**OBJECTIVE:** Return verbatim all lines from the first one in the records to the line with "small_sides = 12", both ends kept.

**DATA ENTRIES:**

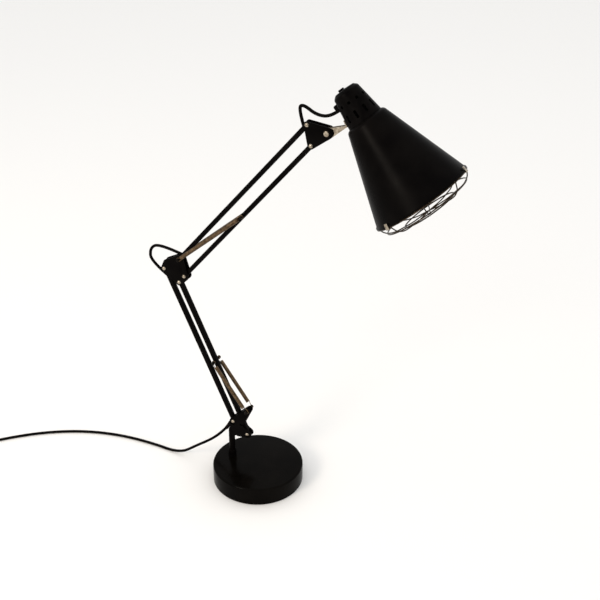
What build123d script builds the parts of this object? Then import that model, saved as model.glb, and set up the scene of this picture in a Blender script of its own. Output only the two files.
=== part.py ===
from build123d import *
from math import atan2, cos, hypot, pi, radians, sin, sqrt, tan
import os

os.makedirs("parts", exist_ok=True)

# Shared clearances
slip = 0.1  # round a turning pin, on the radius
seat_gap = 0.3  # between faces that slide past each other
over = 1.0  # how far a cut runs past its piece
small_sides = 12  # flats on small round pieces, which keep the mesh light

# Base, a spun drum on a soft pad
base_radius = 95.0
base_height = 40.0
base_wall = 1.5
base_edge_radius = 4.0
base_lift = 1.0  # the drum's lower edge above the table
pad_thickness = 2.5
pad_inset = 1.5  # between the pad and the drum's wall
weight_thickness = 26.0
weight_inset = 0.2

# Socket and pin that the foot turns on
post_inset = 35.0  # from the base's edge
collar_radius = 8.5
collar_height = 15.0
socket_depth = 32.0
socket_floor = 3.0
pin_radius = 6.5
pin_end_gap = 0.5
flat_bottom_rise = 47.0  # above the top of the base
pin_top_rise = 68.0
rivet_radius = 2.5
rivet_head_radius = 4.0
rivet_head_height = 1.2
low_rivet_rise = 54.0
high_rivet_rise = 65.0

# Cheeks, bars and their pivots
bar_side = 9.0
bar_wall = 1.2
bar_corner = 1.2
bar_overhang = 6.0
cheek_inner = 5.2  # from the arm plane to a cheek
cheek_thickness = 1.8
shank_radius = 2.0
bolt_head_radius = 4.0
bolt_head_height = 2.4
nut_flats = 7.0
nut_height = 3.0

# Foot: pivots and horn
foot_rear_x = 6.85  # from the post
foot_rear_rise = 92.06  # above the top of the base
foot_link_x = 32.18
foot_link_drop = 24.63
horn_x = 34.15  # from the rear pivot
horn_rise = 34.44
tab_x = -2.35
tab_drop = 39.0
tab_lobe = 5.5
rear_lobe = 8.0
front_lobe = 8.5
horn_lobe = 6.0
neck_x = 15.5
neck_drop = 1.0
waist_x = 15.5
waist_drop = 13.0
fill_x = 11.0
fill_drop = 27.0
fill_lobe = 8.0
grommet_radius = 5.2
grommet_length = 8.0

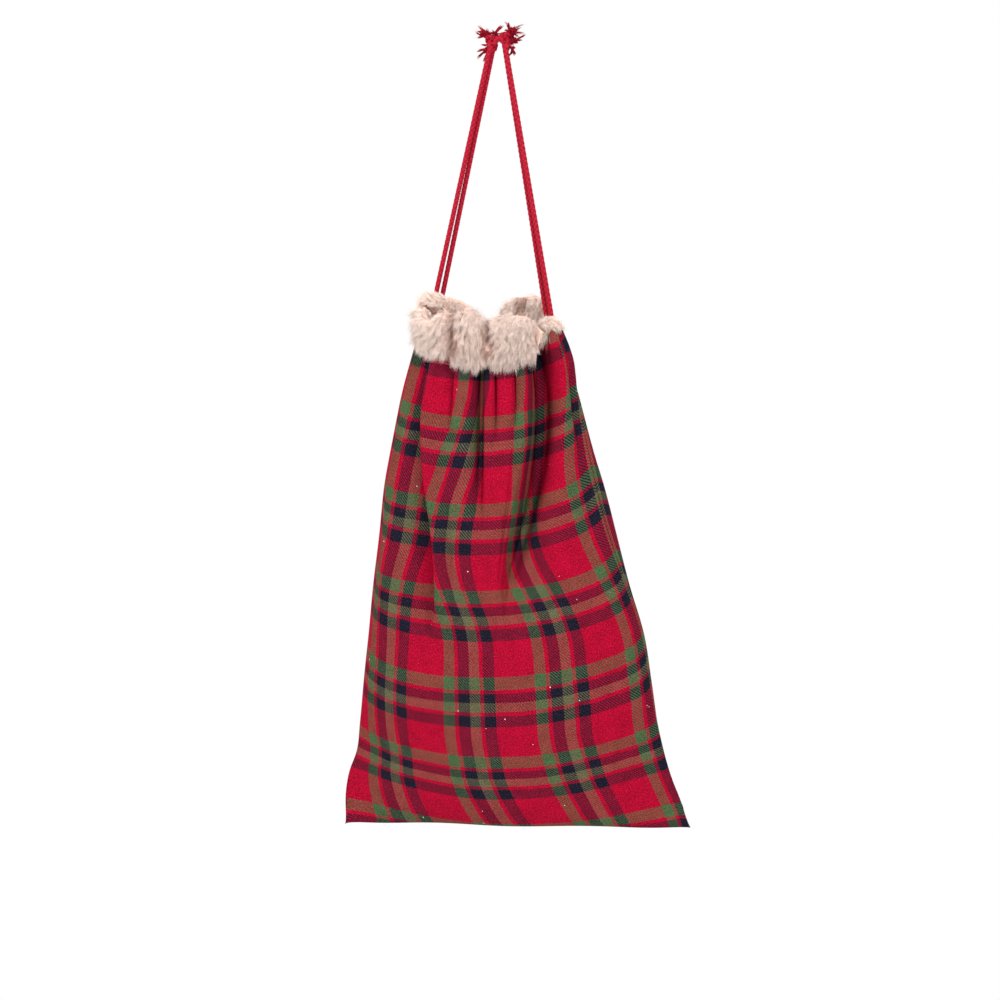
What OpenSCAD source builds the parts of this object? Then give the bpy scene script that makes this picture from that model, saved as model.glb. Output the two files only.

**CORRECT RESPONSE:**
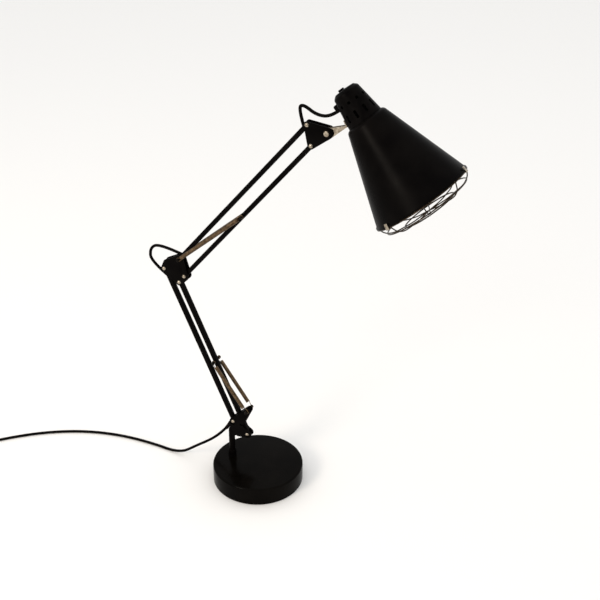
What build123d script builds the parts of this object? Then import that model, saved as model.glb, and set up the scene of this picture in a Blender script of its own. Output only the two files.
=== part.py ===
from build123d import *
from math import atan2, cos, hypot, pi, radians, sin, sqrt, tan
import os

os.makedirs("parts", exist_ok=True)

# Shared clearances
slip = 0.1  # round a turning pin, on the radius
seat_gap = 0.3  # between faces that slide past each other
over = 1.0  # how far a cut runs past its piece
small_sides = 12  # flats on small round pieces, which keep the mesh light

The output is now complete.